Commençons par décrire le champ de bataille.
Récession : 6% de PIB perdus en France si le confinement dure deux mois, selon l’Insee. En même temps, l’agence de notation Moody’s met « sous surveillance négative » le secteur bancaire français. Les dégradations effectives suivront dans un mois. L’agence s’explique : « L’ampleur et la croissance des bouleversements économiques et commerciaux déclenchés par la pandémie vont accroître la pression sur l’environnement opérationnel et la performance des banques françaises ». C’est évident et les secteurs bancaires belge, danois, néerlandais, italien et espagnols sont mis aussi sous surveillance négative. Bientôt, on aura des idées précises sur ce que « coûte un mois de quarantaine en PIB perdu » ailleurs. Les premiers calculs sur l’Italie donnent aussi : -3% par mois. Bientôt, on verra ce que ceci implique pour le chômage et les prix.
Chômage : les États-Unis, comme toujours, sont plus réactifs. Les prévisions des entrepreneurs plongent : ils réduisent leurs effectifs. 3,28 millions de personnes s’inscrivent au chômage le 21 mars, contre 200 000 avant la pandémie, dépassant le « record » antérieur de 695 000, en octobre 1982. Ce ne serait que le début : 14 millions d’emplois seraient menacés dans les mois qui viennent. Les licenciements touchent surtout les services : hôtels, restaurants, divertissements et loisirs, transports, entrepôts…
Déflation : les prix futurs sont partout annoncés en baisse, pour essayer de vendre plus, de liquider les stocks. Les primes vont bientôt être sous pression, puis les salaires, en commençant par les plus élevés. La baisse des prix est une spirale baissière : elle entraîne la baisse des profits, suivie de nouvelles baisses de prix, avec leur lot de faillites et de chômage.
Des milliards : sans limite. Il faut éviter l’effondrement. Tout dépendra des crédits bancaires de trésorerie, avec des garanties publiques, car il faut enlever le risque de cessation de paiement de l’esprit de chacun. Autrement, on garde ses liquidités, paye les autres plus tard et injurie au téléphone ceux qui font de même ! Des milliards de crédits sans limites : les banques centrales sont là ! En plus, des milliards d’euros et de dollars votés comme aides budgétaires arrivent, que les banques centrales vont acheter en partie. Mais, même les deux trillions de dollars votés ne suffiront pas : il faudra davantage. En France le déficit va grimper, la dette avec, plus encore en Italie. Donc il faut ici aussi de l’entraide, pour sauver la zone euro en franchissant les « limites d’avant le COVID-19 ». De la coopération donc, pour des raisons morales bien sûr, mais pour des raisons économiques et politiques aussi.

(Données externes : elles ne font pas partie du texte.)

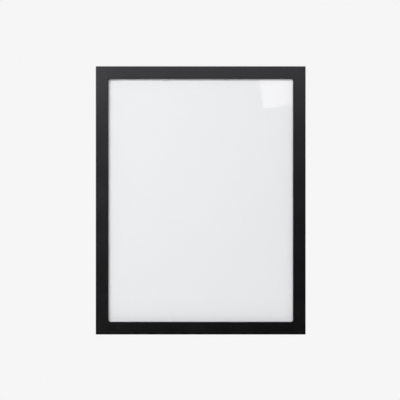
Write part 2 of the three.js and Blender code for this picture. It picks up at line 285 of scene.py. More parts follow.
def v_strip():
    """A strip bent along a V, then turned so that its height lies along Y."""
    tree, given = started_shape("v_strip", Thickness="Float", Height="Float", Bend="Float")
    line = then(given["Geometry"], "GeometryNodeMeshToCurve")
    bent = then(line, "GeometryNodeFilletCurve", {"Radius": given["Bend"], "Count": 4}, mode="POLY")
    section = then(
        given["Thickness"], "GeometryNodeCurvePrimitiveQuadrilateral", {"Height": given["Height"]}
    )
    swept = then(bent, "GeometryNodeCurveToMesh", {"Profile Curve": section, "Fill Caps": True})
    stood = then(swept, "GeometryNodeTransform", {"Rotation": (-QUARTER, 0, 0)})
    return ended_shape(stood, given["Material"])


def v_points(reach):
    """The V's line: its point towards +X, its wings to both sides of the mitre."""
    shift = V_NAIL_WING * math.cos(V_NAIL_HALF_ANGLE) / 2
    wing_x = shift - reach * math.cos(V_NAIL_HALF_ANGLE)
    wing_y = reach * math.sin(V_NAIL_HALF_ANGLE)
    return [(wing_x, wing_y, 0), (shift, 0, 0), (wing_x, -wing_y, 0)]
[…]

Quelles sont ces « deux guerres » ?
La première est une guerre de confinement, modèle Ligne Maginot. Le vainqueur sera celui qui reste le mieux chez lui, pour mieux en sortir après. Elle se mène en France et en zone euro. Pour résister au virus, les européens enfermés, vont devoir accepter d’en payer le prix : -3% de PIB par mois, limites accrues des déficits budgétaires et pas pour les crédits. Ce prix est élevé : déficit budgétaire, soutiens monétaires d’un côté pour « rester chez soi» deux mois, avec des risques sanitaires (nombre de malades et de morts), économiques (faillites) et sociaux (chômage) que l’on espère borner. Une « meilleure remontée », humaine et économique, serait alors possible, décalée. Le quatrième trimestre sera juge : nombre de malades stabilisé sans explosion du chômage ?
La deuxième est une guerre de sorties des tranchées, Chine contre États-Unis, sans être sûr que le virus soit éradiqué. Il s’agit, pour chacun, d’éviter le risque économique et financier d’un trop long confinement. Le prix est élevé : déficit budgétaire et soutiens monétaires pour « rester un peu confiné » plus celui pour faire redémarrer l’économie. Il limiterait les faillites et le chômage, mais « le risque humain » est énorme, en cas de résurgence du virus. Est-il sûr que le confinement de 55 millions de personnes à Wuhan vaille, pour 1400 millions de Chinois ? Est-il sûr que limiter le confinement américain à un mois, et pas partout, suffise ? Le quatrième trimestre sera juge, mais l’épicentre passe aux États-Unis, 104 000 cas, contre 82 000 en Chine.
« Le remède ne doit pas être pire que le mal » dit Trump. Attendre ou sortir de la tranchée, morts ou chômeurs, victoire chinoise ou américaine, Trump réélu ou Biden ? « Nouvel entre deux guerres » ? Non, pareil.